House debates

Wednesday, 12 March 2008

Ministerial Statements

Fertility Policy

3:47 pm

Photo of Tony AbbottTony Abbott (Warringah, Liberal Party, Shadow Minister for Families, Community Services, Indigenous Affairs and the Voluntary Sector) Share this | Hansard source

I might say—because I am invited to by the interjectors opposite—that I respect the work that the ministers opposite do in this area. But we should never allow our admiration for women in paid work to overwhelm our respect and appreciation for motherhood, pure and simple. That is the big gap in the statement that the minister for families has just made to the House.

In the printed statement which I was given a couple of hours before question time, the minister attacked the former government. In particular, she attacked the former government’s baby bonus. She said:

… for all the chest-thumping … it seems that the former Government fundamentally misunderstood the basis of the policy challenge before them.

The baby bonus is by far the most significant financial recognition that mothers in this country have ever had. If there is one thing that is responsible more than anything else for the welcome uptick in fertility over the last few years, it is that baby bonus. The slighting way in which the minister refers to the baby bonus in the printed statement provided to my office before question time makes me wonder whether this too might not be revised, amended or improved out of existence in the same way that the carers and seniors lump-sum payments have been under threat from this government.

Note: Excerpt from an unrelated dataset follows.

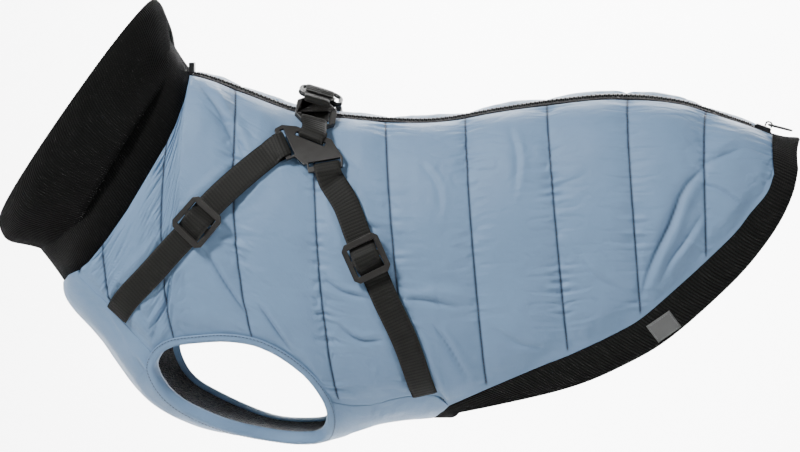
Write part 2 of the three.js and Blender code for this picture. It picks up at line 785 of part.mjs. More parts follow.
// Halves a triangle's longest edge again and again until no edge is longer than the limit.
function splitLong([a, b, c], limit) {
  const turns = [[a, b, c], [b, c, a], [c, a, b]];
  const [p, q, r] = turns.reduce((best, turn) => (
    turn[0].distanceTo(turn[1]) > best[0].distanceTo(best[1]) + 1e-6 ? turn : best
  ));
  if (p.distanceTo(q) <= limit) return [[a, b, c]];
  const middle = p.clone().add(q).multiplyScalar(0.5);
  return [...splitLong([p, middle, r], limit), ...splitLong([middle, q, r], limit)];
}

// A flat outline with holes, made thick; `move` places each of its points (a, b, height).
function thickOutline(outline, holes, thickness, move, longest = Infinity) {
  const shape = new Shape(outline.map(([a, b]) => new Vector2(a, b)));
  shape.holes = holes.map((hole) => new Shape(hole.map(([a, b]) => new Vector2(a, b))));
  const solid = new THREE.ExtrudeGeometry(shape, { depth: thickness, bevelEnabled: false });
  const position = solid.getAttribute('position');
  const corner = (i) => new Vector3().fromBufferAttribute(position, i);
  const triangles = [];
  for (let k = 0; k < position.count; k += 3) {
    for (const part of splitLong([corner(k), corner(k + 1), corner(k + 2)], longest)) {
      triangles.push(part.map(({ x, y, z }) => move(x, y, z)));
    }
  }
  return meshOf(triangles);
}

// A flat piece with holes, bent onto the surface by its map.
function bentPlate(outline, holes, thickness, bottom, map, longest) {
  const move = (a, b, height) => map.at(a, b, bottom + height);
  return thickOutline(outline, holes, thickness, move, longest);
}

// A rectangle's corners, cut off or square, about a point.
function rectangle(halfA, halfB, cut = 0, b0 = 0) {
  const corners = cut > 0
    ? [[halfA, halfB - cut], [halfA - cut, halfB], [cut - halfA, halfB], [-halfA, halfB - cut],
      [-halfA, cut - halfB], [cut - halfA, -halfB], [halfA - cut, -halfB], [halfA, cut - halfB]]
    : [[halfA, halfB], [-halfA, halfB], [-halfA, -halfB], [halfA, -halfB]];
  return corners.map(([a, b]) => [a, b0 + b]);
}

// Connector plate: a Y with a slot in each arm. `mid` is the middle of the slot's inner side on
// the map, `turn` the direction the webbing leaves in, `half` the webbing's half width.
const PLATE_MAP = surfaceMap({ x: -1, z: -12.7 }, 0);
const SLOT = 3.6;
const BAR = 3.8;
const ARMS = {
  top: { mid: [-2, -6.5], turn: 70 * RADIANS, half: 11 },
  front: { mid: [-17.9, -7.2], turn: 212 * RADIANS, half: 10 },
  rear: { mid: [10.8, -21.2], turn: 280 * RADIANS, half: 10 },
};

// A point of an arm: a distance outward from the slot's inner side, and one sideways.
function armPoint({ mid: [a, b], turn }, out, side) {
  const c = Math.cos(turn);
  const s = Math.sin(turn);
  return [a + c * out - s * side, b + s * out + c * side];
}

function armSlot(arm) {
  const half = arm.half + 1.7;
  const corners = [[0, -half], [SLOT, -half], [SLOT, half], [0, half]];
  return corners.map(([out, side]) => armPoint(arm, out, side));
}

const FULL_PUFF = SHELL + PUFF + 0.5; // harness pieces lie this high where they cross the filling
const PLATE_BOTTOM = FULL_PUFF + 2.8;

function connectorPlate() {
  const { top, front, rear } = ARMS;
  const end = SLOT + BAR;
  const outline = [
    armPoint(top, end, -15), armPoint(top, end, 15),
    armPoint(front, 0, -15), armPoint(front, end - 1, -14.5), armPoint(front, end, -13.5),
    armPoint(front, end, 12.5), armPoint(front, 1, 13.5), [-4, -25],
    armPoint(rear, 1, -13), armPoint(rear, end, -12.5), armPoint(rear, end, 12.5),
    armPoint(rear, 0, 13.5),
  ];
  return bentPlate(outline, [top, front, rear].map(armSlot), PLASTIC, PLATE_BOTTOM, PLATE_MAP, 14);
}

// Straps: the routes of the middle lines seen from the side, from the sewn end to the plate,
// and where the adjuster sits.
const STRAPS = {
  front: {
    route: table(['x', 'z'], [
      [-149.5, -144], [-139.4, -130.2], [-122.8, -113], [-102.2, -90.4], [-84.4, -71.7],
      [-76.2, -61], [-54, -40.5],
    ]),
    adjuster: { x: -84.4, z: -71.7 },
    arm: ARMS.front,
  },
  rear: {
    route: table(['x', 'z'], [
      [86.5, -200.5], [73.5, -159], [58, -125.5], [49.5, -106], [43.9, -95], [37.5, -80],
      [27.5, -57.5],
    ]),
    adjuster: { x: 44.2, z: -96 },
    arm: ARMS.rear,
  },
};

// The route as a curve on the surface; its last stretch runs straight through the arm's slot.
function strapCurve({ route, arm }) {
  const points = route.map((row) => raised(placeAt(row), 0));
  for (const out of [SLOT + BAR + 6, SLOT + BAR, SLOT, 0]) {
    points.push(PLATE_MAP.at(...armPoint(arm, out, 0), 0));
  }
  return new THREE.CatmullRomCurve3(points, false, 'centripetal');
}

const ADJUSTER = 30; // outer size both ways
const ADJUSTER_BAR = 4.6;
const ADJUSTER_BOTTOM = FULL_PUFF + 3.6;
const MIDDLE_BAR = 4;

// Half the webbing's thickness is added to each height, so a row gives the webbing's underside.
function strapHeights(length, adjusterAt) {
  const over = ADJUSTER_BOTTOM + PLASTIC + 0.8;
  const low = FULL_PUFF;
  const doubled = FULL_PUFF + 1.8;
  const bar = length - SLOT;
  return table(['along', 'height'], [
    [0, SHELL + 2.5], [9, low - 0.4], [20, low], [adjusterAt - 18, low],
    [adjusterAt - 9.2, doubled], [adjusterAt - 3.6, over], [adjusterAt + 3.6, over],
    [adjusterAt + 9.2, doubled], [bar - BAR - 10, doubled],
    [bar - BAR - 1.5, PLATE_BOTTOM + PLASTIC + 0.4],
    [bar, PLATE_BOTTOM + PLASTIC + 0.4], [bar + 1.2, PLATE_BOTTOM + PLASTIC - 0.6],
    [bar + 1.6, PLATE_BOTTOM + 0.3], [bar + 1.2, PLATE_BOTTOM - 1.4],
    [bar, low], [bar - BAR - 1.5, low], [bar - BAR - 12, low],
    [adjusterAt + 14, low], [adjusterAt + 4, low],
  ]);
}

// The direction of an arm's slot, in space.
function slotDirection(arm) {
  const end = (side) => PLATE_MAP.at(...armPoint(arm, SLOT, side), 0);
  return end(9).sub(end(-9)).normalize();
}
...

Do we need another inquiry here? Do we need a Productivity Commission inquiry to cover much the same ground that was so well covered by my colleague Bronwyn Bishop’s committee report late in 2006? I have to say that I doubt it very much. It is perhaps typical of this government that, rather than give a substantial statement of where they stand and what they will do, they have simply announced another inquiry. Perhaps asking the Productivity Commission to look at this issue might alert the econocrats of this country to the importance of motherhood, but I very much fear that they will just tell us how we cannot afford it and how difficult and expensive it is. I regret to tell the House that the minister’s statement was a motherhood statement in every sense of that phrase—not something we really needed today.